When the Expansion Pack was announced, the only free DLC available was for Animal Crossing: New Horizons, which was still a big deal, considering it’s the second best-selling game on the Nintendo Switch. Things got really interesting when the best-selling Nintendo Switch game had its DLC added to the Expansion Pack, as the new tracks for Mario Kart 8 Deluxe are part of the service. The Mario Kart 8 Deluxe Booster Pack is adding 48 tracks to the game, across waves of content that are still being released as of the time of writing.


Related: Every Stage Missing From Smash Bros. Ultimate From Previous Games

The DLC available as part of the Expansion Pack has all been brand new content. That has now officially changed, as the Nintendo of America Twitter account has announced that the Octo Expansion for Splatoon 2 is now part of the Expansion Pack. This could open the floodgates for DLC from older Nintendo Switch games, such as Expansion Pass for The Legend of Zelda: Breath of the Wild or Torna: The Golden Country for Xenoblade Chronicles 2. There’s another Nintendo Switch with a lot of DLC that could also see its content coming to the Expansion Pack.

First-Party Nintendo Characters Could Be Expansion Pack DLC For Smash Ultimate

All of the DLC for Super Smash Bros. Ultimate is now available to purchase, with Sora being the last Smash DLC fighter. The problem with adding all of the DLC for Super Smash Bros. Ultimate to the Expansion Pack is that a lot of the characters are owned by third-party developers. The actual business structure of these deals is unclear, but it’s likely that the license holders get money whenever people buy a Fighters Pass or their individual characters. Giving these characters away as freebies to Expansion Pack subscribers would likely go against this deal, which could exclude Joker (Atlus/Sega), Kazuya (Bandai Namco), Banjo-Kazooie and Steve (Microsoft), Terry (SNK), Sora (Disney), and Hero and Sephiroth (Square Enix).

There are Super Smash Bros. Ultimate characters that do belong to Nintendo and could be given away as part of the Expansion Pack. Smash Ultimate already gave Piranha Plant for free to early adopters of the game, so it wouldn’t be too much of a stretch for it to become part of the Expansion Pack.

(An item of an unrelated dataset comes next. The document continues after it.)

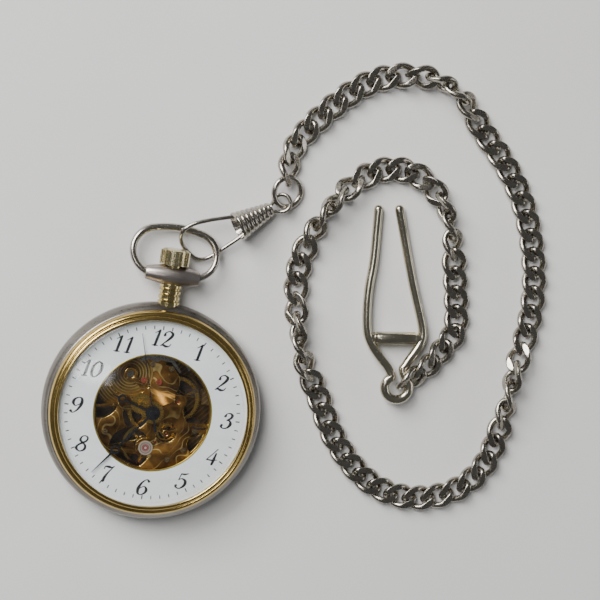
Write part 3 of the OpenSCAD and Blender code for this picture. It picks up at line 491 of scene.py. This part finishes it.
FINISH = {
    steel: ["case_band", "case_back", "movement_ring"],
    bow_steel: ["bow"],
    yoke_steel: ["bow_yoke"],
    pendant_gold: ["pendant"],
    hook_steel: ["hook_wire", "hook_sleeve", "jump_ring"],
    clip_steel: ["clip_wire", "clip_bar"],
    chain_steel: ["chain_segment_%02d" % i for i in range(1, 9)],
    gold: ["front_bezel", "balance_wheel"],
    rim_gold: ["dial_rim"],
    crown_gold: ["crown"],
    enamel_white: ["dial"],
    hand_black: ["hour_hand", "minute_hand", "seconds_hand"],
    crystal_glass: ["front_crystal"],
    back_glass_painted_shade: ["back_crystal"],
    plate_gilt: ["main_plate"],
    bridge_gilt: ["barrel_bridge", "train_bridge"],
    cock_gilt: ["balance_cock", "pallet_bridge"],
    barrel_gilt: ["barrel", "ratchet_wheel", "crown_wheel"],
    wheel_brass: ["escape_wheel", "centre_wheel", "third_wheel", "fourth_wheel", "minute_wheel", "hour_wheel"],
    screw_steel: ["movement_screws"],
    move_steel: ["pallet_fork", "balance_staff", "cannon_pinion", "click", "keyless_levers", "winding_pinion", "sliding_pinion",
                 "winding_stem", "barrel_arbor", "regulator"],
    shock_steel: ["shock_settings"],
    spring_steel: ["hairspring", "mainspring", "click_spring"],
    ruby_red: ["jewels"],
    rubber: ["crown_gasket"],
}
for mat, names in FINISH.items():
    for name in names:
        if name not in NODES:
            continue
        ob = NODES[name]
        ob.data.materials.clear()
        ob.data.materials.append(mat)
        ob.data.polygons.foreach_set("use_smooth", [True] * len(ob.data.polygons))
        ob.data.set_sharp_from_angle(angle=math.radians(28))


# the polished edges of the plates and bridges
for name, width in (("main_plate", 0.14), ("barrel_bridge", 0.10), ("train_bridge", 0.10), ("balance_cock", 0.10), ("barrel", 0.05)):
    ob = NODES[name]
    ob.data.materials.append(edge_gold)
    weld = ob.modifiers.new("weld", "WELD")
    weld.merge_threshold = 2e-6
    bev = ob.modifiers.new("edge", "BEVEL")
    bev.width, bev.segments, bev.limit_method = width * MM, 2, "ANGLE"
    bev.angle_limit = math.radians(50)
    bev.use_clamp_overlap = True
    bev.material = 1


# ------------------------------------------------------------------ case

# the case band, with its rounded belly and polished shoulders
Z = 7.3
band = [[19, 0.95], [20.6, 0.95], [21.9, 1.8], [22.75, 2.7], [23, 3.5], [23, 5.3], [22.85, 5.75], [22.6, 6.3], [22.05, 6.85], [21.7, Z], [19, Z]]
v, f = lathe(rounded(band, 0.3, 4), 240)
new_object("case_band_turned", v, f, body_for("case_band"), steel, ["case_band"], angle=40)

bezel = [[19.85, Z], [21.5, Z], [21.62, Z + 0.35], [21.55, Z + 0.75], [21.3, Z + 1.2], [20.95, Z + 1.5], [20.65, Z + 1.58], [20.52, Z + 1.46],
         [20.4, Z + 1.62], [20.15, Z + 1.86], [19.85, Z + 1.95], [19.65, Z + 1.85], [19.6, Z + 1.6], [19.85, Z + 1.6]]
v, f = lathe(rounded(bezel, 0.12, 3), 240)
new_object("bezel_turned", v, f, body_for("front_bezel"), gold, ["front_bezel"], angle=50)

back = [[17.2, 0], [19.3, 0], [20.2, 0.25], [20.6, 0.6], [20.6, 0.95], [17.2, 0.95]]
v, f = lathe(rounded(back, 0.12, 3), 240)
new_object("case_back_turned", v, f, body_for("case_back"), steel, ["case_back"], angle=50)

rise = CAD_HI[2] * 1000 - Z - 1.6
ro = (19.6 ** 2 + rise ** 2) / (2 * rise)
top = Z + 1.6 + rise
outer = [(r, top - ro + math.sqrt(ro * ro - r * r)) for r in np.linspace(0.001, 19.55, 40)]
ri, czi = ro - 0.8, top - ro - 0.1
inner_r = 18.9
inner = [(r, czi + math.sqrt(ri * ri - r * r)) for r in np.linspace(inner_r, 0.001, 36)]
prof = outer + [(19.6, Z + 1.55), (19.8, Z + 1.5), (19.8, Z + 0.3), (inner_r, Z + 0.3)] + [p for p in inner]
v, f = lathe(prof, 180, closed=False)
n_prof = len(prof)
ob = new_object("crystal_dome", v, f, body_for("front_crystal"), crystal_glass, ["front_crystal"], angle=40)

v, f = lathe(rounded([[12.12, Z - 0.3], [12.45, Z - 0.3], [12.45, Z + 0.25], [12.12, Z + 0.25]], 0.08, 3), 200)
new_object("dial_rim_turned", v, f, body_for("dial_rim"), rim_gold, ["dial_rim"], angle=60)


# ------------------------------------------------------------------ dial printing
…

There is also Min Min from Arms, Byleth from Fire Emblem: Three Houses, and Pyra/Mythra from Xenoblade Chronicles 2. There are also some first-party costumes for the Mii Fighters that could be bundled in. These could make up an Expansion Pack Fighters Pass, which might attract subscribers to try out Super Smash Bros. Ultimate, as they would some additional characters and costumes off the bat.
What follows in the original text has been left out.